# Written exercise
Return, exactly as written, the run of lines that begins at the line containing "end at zero" and ends at the line containing "shown = obj.evaluated_get(depsgraph)". Nothing outside that run belongs in the answer.

# Dataset excerpt

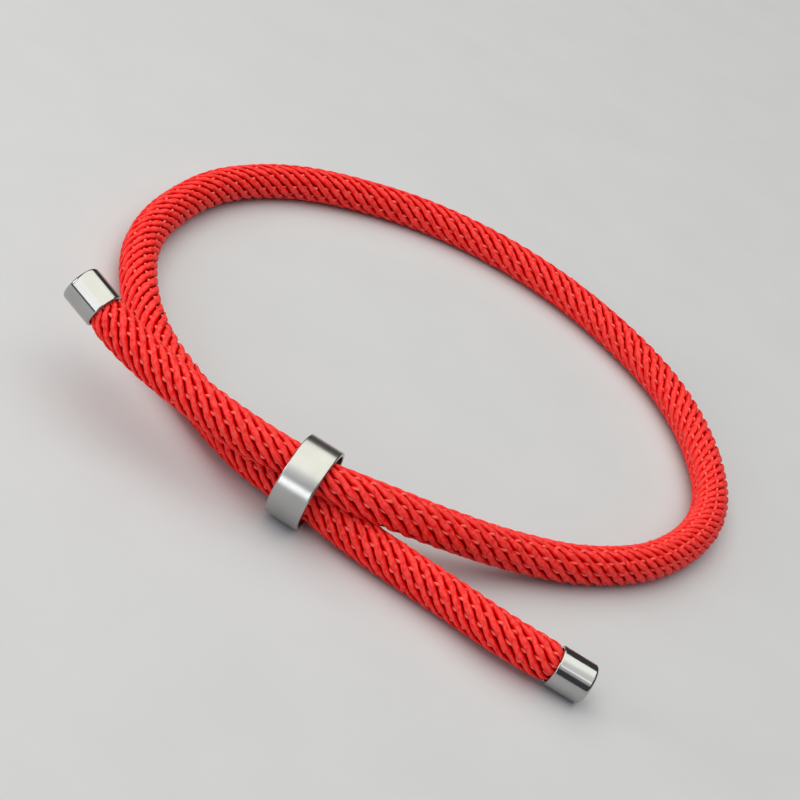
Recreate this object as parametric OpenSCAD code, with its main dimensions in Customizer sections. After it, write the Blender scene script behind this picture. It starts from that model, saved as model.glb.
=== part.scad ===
// Adjustable rope bracelet: one length of round braided cord, a steel slide ring that both
// ends pass through in opposite directions, and a steel cap on each end.
// It lies on a flat surface at z = 0, with the ring standing on its rim and its axis along X.
// The loop lies on the +Y side of the ring, the two free ends point along X. Sizes in millimetres.

/* [Cord] */
// thickness of the round braided cord where it runs free
cord_d = 4; // [3.6:0.1:4.1]
// thickness of the cord where the ring squeezes it
cord_squeezed_d = 3.5; // [3.3:0.05:3.6]
// thickness of the cord's bound end inside each cap
cord_end_d = 3.2; // [2.6:0.1:3.3]

/* [Slide ring] */
// outer diameter of the ring
ring_d = 8.3; // [8.3:0.1:8.7]
// width of the ring along its axis
ring_width = 3.5; // [3:0.1:4]
// thickness of the ring's wall
ring_wall = 0.36; // [0.3:0.02:0.4]
// rounding of the ring's two outer edges
ring_edge = 0.15; // [0.05:0.01:0.2]

/* [End caps] */
// outer diameter of each cap
cap_d = 4; // [3.8:0.1:4.4]
// length of each cap over its closed end
cap_length = 3.7; // [3.4:0.1:4.2]
// thickness of a cap's round wall
cap_wall = 0.3; // [0.2:0.02:0.32]
// thickness of a cap's closed end
cap_end = 0.5; // [0.3:0.05:0.6]
// rounding of the edge round a cap's closed end
cap_edge = 0.3; // [0.1:0.05:0.4]

/* [Hidden] */

red = [0.80, 0.13, 0.12];
steel = [0.78, 0.78, 0.76];

$fn = 96;

// middle of the ring: it stands on its rim, so its height follows its diameter
ring_at = [-1.15, -32, ring_d / 2];

// outer face of each cap's closed end, and how far the cap is tilted from upright and turned
left_cap_at = [-28.55, -30.8, 9];
left_cap_tilt = 105;
left_cap_turn = -10;
right_cap_at = [30.35, -32.4, cap_d / 2];
right_cap_tilt = 84;
right_cap_turn = -170;

// the way from a cap's closed end to its mouth
function way(tilt, turn) = [sin(tilt) * cos(turn), sin(tilt) * sin(turn), cos(tilt)];
left_way = way(left_cap_tilt, left_cap_turn);
right_way = way(right_cap_tilt, right_cap_turn);

// radii of the cord along its route
free_r = cord_d / 2;
tight_r = cord_squeezed_d / 2;
end_r = cord_end_d / 2;

// the cord's middle line between the caps: [x, y, z, radius]
// left free end, stiff enough to stand off the surface, and down into the ring's upper half
free_end = [
    [-21, -32.45, 7.35, free_r],
    [-16.5, -33.2, 6.95, free_r],
    [-11.5, -33.5, 6.5, free_r],
    [-7, -33.2, 6.1, free_r - 0.05],
    [-3.1, -32.6, 5.95, tight_r],
    [0.7, -32.35, 5.95, tight_r],
    [3, -31.8, 5.9, free_r - 0.1],
    [6.5, -30.2, 5.5, free_r]
];
// down to the surface, round the loop and back to the ring's lower half
loop = [
    [12, -26.5, 4.3, free_r],
    [18, -21.5, 2.85, free_r],
    [24.5, -15.8, 2.1, free_r],
    [30.2, -8.3, 2, free_r],
    [33.1, 1, 2, free_r],
    [32.6, 9.6, 2, free_r],
    [28.6, 18.7, 2, free_r],
    [22.5, 26, 2, free_r],
    [15, 30.8, 2, free_r],
    [6, 33.8, 2, free_r],
    [-3, 34.3, 2, free_r],
    [-12, 32.3, 2, free_r],
    [-20, 27.9, 2, free_r],
    [-26.5, 21.9, 2, free_r],
    [-31, 13.9, 2, free_r],
    [-32.7, 5, 2, free_r],
    [-32, -5.5, 2, free_r],
    [-28.5, -14, 2, free_r],
    [-22.5, -21.5, 2, free_r],
    [-15.5, -26.2, 2, free_r],
    [-10, -29.1, 2.1, free_r],
    [-6.5, -30.6, 2.25, free_r - 0.05],
    [-3.1, -31.5, 2.35, tight_r],
    [0.7, -31.75, 2.35, tight_r],
    [3, -31.9, 2.25, free_r - 0.1]
];
// right free end, along the surface and up a little before its cap
tail = [
    [7, -32.1, 2.1, free_r],
    [16, -32.6, 2.15, free_r],
    [21.5, -33.4, 2.5, free_r]
];

// a point on a cap's axis, at a distance from its closed end
function on_axis(at, way, distance, r) = concat(at + way * distance, [r]);

// the whole route, from inside the left cap to inside the right cap
route = concat(
    [
        on_axis(left_cap_at, left_way, cap_end + 0.1, end_r),
        on_axis(left_cap_at, left_way, cap_length + 0.02, end_r),
        on_axis(left_cap_at, left_way, cap_length + 0.65, free_r - 0.05)
    ],
    free_end,
    loop,
    tail,
    [
        on_axis(right_cap_at, right_way, cap_length + 0.65, free_r - 0.05),
        on_axis(right_cap_at, right_way, cap_length + 0.02, end_r),
        on_axis(right_cap_at, right_way, cap_end + 0.1, end_r)
    ]
);
last = len(route) - 1;

sides = 12;
step = 4.5;

function place(p) = [p[0], p[1], p[2]];
function unit(v) = v / norm(v);

// length of one stretch of the route, and the steps that it is swept in
function stretch(i) = norm(place(route[i + 1]) - place(route[i]));
function steps(i) = max(1, round(stretch(i) / step));

// slope of the route at one of its points, per millimetre
function slope(i) =
    i == 0 ? (route[1] - route[0]) / stretch(0) :
    i == last ? (route[last] - route[last - 1]) / stretch(last - 1) :
    (route[i + 1] - route[i - 1]) / (stretch(i) + stretch(i - 1));

// the smooth curve through the route's points, at part t of stretch i
function along(i, t) =
    route[i] * (2 * t ^ 3 - 3 * t ^ 2 + 1)
    + slope(i) * stretch(i) * (t ^ 3 - 2 * t ^ 2 + t)
    + route[i + 1] * (3 * t ^ 2 - 2 * t ^ 3)
    + slope(i + 1) * stretch(i) * (t ^ 3 - t ^ 2);

line = concat(
    [for (i = [0:last - 1]) for (k = [0:steps(i) - 1]) along(i, k / steps(i))],
    [route[last]]
);
rings = len(line);

// direction of travel at one ring of the swept tube
function heading(j) = unit(place(line[min(j + 1, rings - 1)]) - place(line[max(j - 1, 0)]));
function sideways(j) = unit(cross(heading(j), [0, 0, 1]));
function upward(j) = cross(sideways(j), heading(j));

function circle_at(j) = [
    for (k = [0:sides - 1])
        place(line[j]) + min(free_r, line[j][3]) * (
            cos(k * 360 / sides) * sideways(j) + sin(k * 360 / sides) * upward(j)
        )
];

module braided_cord() {
    color(red)
        polyhedron(
            points = [for (j = [0:rings - 1]) each circle_at(j)],
            faces = concat(
                [[for (k = [0:sides - 1]) k]],
                [
                    for (j = [0:rings - 2]) for (k = [0:sides - 1])
                        [
                            j * sides + k,
                            (j + 1) * sides + k,
                            (j + 1) * sides + (k + 1) % sides,
                            j * sides + (k + 1) % sides
                        ]
                ],
                [[for (k = [sides - 1:-1:0]) (rings - 1) * sides + k]]
            ),
            convexity = 8
        );
}

// half of the ring's cross-section, drawn beside the axis
module ring_section() {
    translate([ring_d / 2 - ring_wall, 0])
        square([ring_wall - ring_edge, ring_width]);
    translate([ring_d / 2 - ring_wall, ring_edge])
        square([ring_wall, ring_width - 2 * ring_edge]);
    for (y = [ring_edge, ring_width - ring_edge])
        translate([ring_d / 2 - ring_edge, y])
            circle(ring_edge);
}

module slider_ring() {
    color(steel)
        translate(ring_at)
            rotate([0, 90, 0])
                translate([0, 0, -ring_width / 2])
                    rotate_extrude()
                        ring_section();
}

// half of a cap's outline, its closed end at zero
module cap_outline() {
    square([cap_d / 2 - cap_edge, cap_length]);
    translate([0, cap_edge])
        square([cap_d / 2, cap_length - cap_edge]);
    translate([cap_d / 2 - cap_edge, cap_edge])
        intersection() {
            circle(cap_edge);
            translate([0, -cap_edge])
                square(cap_edge);
        }
}

module cap() {
    rotate_extrude()
        difference() {
            cap_outline();
            translate([-1, cap_end])
                square([cap_d / 2 - cap_wall + 1, cap_length]);
        }
}

module end_cap_left() {
    color(steel)
        translate(left_cap_at)
            rotate([0, left_cap_tilt, left_cap_turn])
                cap();
}

module end_cap_right() {
    color(steel)
        translate(right_cap_at)
            rotate([0, right_cap_tilt, right_cap_turn])
                cap();
}

braided_cord();
slider_ring();
end_cap_left();
end_cap_right();
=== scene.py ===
"""Adjustable rope bracelet.

One braided red cord, the steel ring that it slides in, and a steel cap on each end.
"""

import logging
import math
from dataclasses import dataclass, field
from enum import Enum

import bpy
import numpy as np
from mathutils import Matrix, Vector


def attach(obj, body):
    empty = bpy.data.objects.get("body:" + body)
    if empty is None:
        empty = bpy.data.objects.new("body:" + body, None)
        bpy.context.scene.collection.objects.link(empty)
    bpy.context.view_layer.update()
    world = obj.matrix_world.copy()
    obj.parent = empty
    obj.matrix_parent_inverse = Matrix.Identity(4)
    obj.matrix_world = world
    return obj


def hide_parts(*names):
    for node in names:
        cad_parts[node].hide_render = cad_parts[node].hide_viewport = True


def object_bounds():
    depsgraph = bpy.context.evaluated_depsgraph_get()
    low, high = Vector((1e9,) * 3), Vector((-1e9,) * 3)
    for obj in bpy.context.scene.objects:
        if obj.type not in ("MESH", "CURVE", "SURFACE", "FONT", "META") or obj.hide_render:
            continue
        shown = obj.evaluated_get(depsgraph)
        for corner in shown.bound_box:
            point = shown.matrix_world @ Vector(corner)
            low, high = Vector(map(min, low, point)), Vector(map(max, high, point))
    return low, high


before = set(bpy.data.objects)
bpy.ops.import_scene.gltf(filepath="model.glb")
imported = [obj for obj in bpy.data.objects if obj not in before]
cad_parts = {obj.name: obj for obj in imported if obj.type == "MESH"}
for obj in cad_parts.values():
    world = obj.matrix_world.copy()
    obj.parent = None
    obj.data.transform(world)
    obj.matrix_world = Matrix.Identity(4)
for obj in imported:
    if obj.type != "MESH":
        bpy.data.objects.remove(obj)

CAD_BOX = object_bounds()
LOG = logging.getLogger("bracelet")
MM = 0.001
TURN = 2 * math.pi
BODY = "root"
OVERHEAD_HEIGHT = 0.55

# A place or direction, a colour, a point of the cord's route, two numbers, and a node's socket.
Place = tuple[float, float, float]
Colour = tuple[float, float, float]
RoutePoint = tuple[float, float, float, float]
Pair = tuple[float, float]
Socket = bpy.types.NodeSocket

# Colours of light, and the whole range of a value.
WHITE: Colour = (1.0, 1.0, 1.0)
CREAM: Colour = (1.0, 0.995, 0.89)
COOL: Colour = (0.95, 0.98, 1.0)
FULL: Pair = (0.0, 1.0)


def tilted(tilt: float, turn: float) -> Place:
    """A direction.

    Args:
        tilt: how far it leans from straight up, in degrees.
        turn: how far it is turned from +X toward +Y, in degrees.

    Returns:
        Its unit vector.
    """
    lean, swing = math.radians(tilt), math.radians(turn)
    return (math.sin(lean) * math.cos(swing), math.sin(lean) * math.sin(swing), math.cos(lean))


def lengths_along(points: np.ndarray) -> np.ndarray:
    """Lengths along a line of points.

    Args:
        points: the points, one row each.

    Returns:
        The length from the first point to each of them.
    """
    gaps = np.linalg.norm(np.diff(points, axis=0), axis=1)
    return np.concatenate([[0.0], np.cumsum(gaps)])


def unit(vectors: np.ndarray) -> np.ndarray:
    """Vectors of the same directions, each one long."""
    return vectors / np.linalg.norm(vectors, axis=-1, keepdims=True)


# The ring's middle and axis, and each cap's closed end and the way from it to its mouth.
RING_AT: Place = (-0.00115, -0.032, 0.00415)
RING_WAY: Place = (1.0, 0.0, 0.0)
LEFT_CAP_AT: Place = (-0.02855, -0.0308, 0.009)
LEFT_CAP_WAY: Place = tilted(105, -10)
RIGHT_CAP_AT: Place = (0.03035, -0.0324, 0.002)
RIGHT_CAP_WAY: Place = tilted(84, -170)

# The cord's middle line from the left cap to the right one: x, y, z and radius, in metres.
# Left free end, stiff enough to stand off the surface, and down into the ring's upper half.
FREE_END: tuple[RoutePoint, ...] = (
    (-0.02798, -0.03090, 0.00884, 0.0016),
    (-0.02501, -0.03142, 0.00804, 0.0016),
    (-0.02441, -0.03153, 0.00787, 0.00195),
    (-0.02100, -0.03245, 0.00735, 0.0020),
    (-0.01650, -0.03320, 0.00695, 0.0020),
    (-0.01150, -0.03350, 0.00650, 0.0020),
    (-0.00700, -0.03320, 0.00610, 0.00195),
    (-0.00310, -0.03260, 0.00595, 0.00175),
    (0.00070, -0.03235, 0.00595, 0.00175),
    (0.00300, -0.03180, 0.00590, 0.0019),
    (0.00650, -0.03020, 0.00550, 0.0020),
)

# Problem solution
// half of a cap's outline, its closed end at zero
module cap_outline() {
    square([cap_d / 2 - cap_edge, cap_length]);
    translate([0, cap_edge])
        square([cap_d / 2, cap_length - cap_edge]);
    translate([cap_d / 2 - cap_edge, cap_edge])
        intersection() {
            circle(cap_edge);
            translate([0, -cap_edge])
                square(cap_edge);
        }
}

module cap() {
    rotate_extrude()
        difference() {
            cap_outline();
            translate([-1, cap_end])
                square([cap_d / 2 - cap_wall + 1, cap_length]);
        }
}

module end_cap_left() {
    color(steel)
        translate(left_cap_at)
            rotate([0, left_cap_tilt, left_cap_turn])
                cap();
}

module end_cap_right() {
    color(steel)
        translate(right_cap_at)
            rotate([0, right_cap_tilt, right_cap_turn])
                cap();
}

braided_cord();
slider_ring();
end_cap_left();
end_cap_right();
=== scene.py ===
"""Adjustable rope bracelet.

One braided red cord, the steel ring that it slides in, and a steel cap on each end.
"""

import logging
import math
from dataclasses import dataclass, field
from enum import Enum

import bpy
import numpy as np
from mathutils import Matrix, Vector


def attach(obj, body):
    empty = bpy.data.objects.get("body:" + body)
    if empty is None:
        empty = bpy.data.objects.new("body:" + body, None)
        bpy.context.scene.collection.objects.link(empty)
    bpy.context.view_layer.update()
    world = obj.matrix_world.copy()
    obj.parent = empty
    obj.matrix_parent_inverse = Matrix.Identity(4)
    obj.matrix_world = world
    return obj


def hide_parts(*names):
    for node in names:
        cad_parts[node].hide_render = cad_parts[node].hide_viewport = True


def object_bounds():
    depsgraph = bpy.context.evaluated_depsgraph_get()
    low, high = Vector((1e9,) * 3), Vector((-1e9,) * 3)
    for obj in bpy.context.scene.objects:
        if obj.type not in ("MESH", "CURVE", "SURFACE", "FONT", "META") or obj.hide_render:
            continue
        shown = obj.evaluated_get(depsgraph)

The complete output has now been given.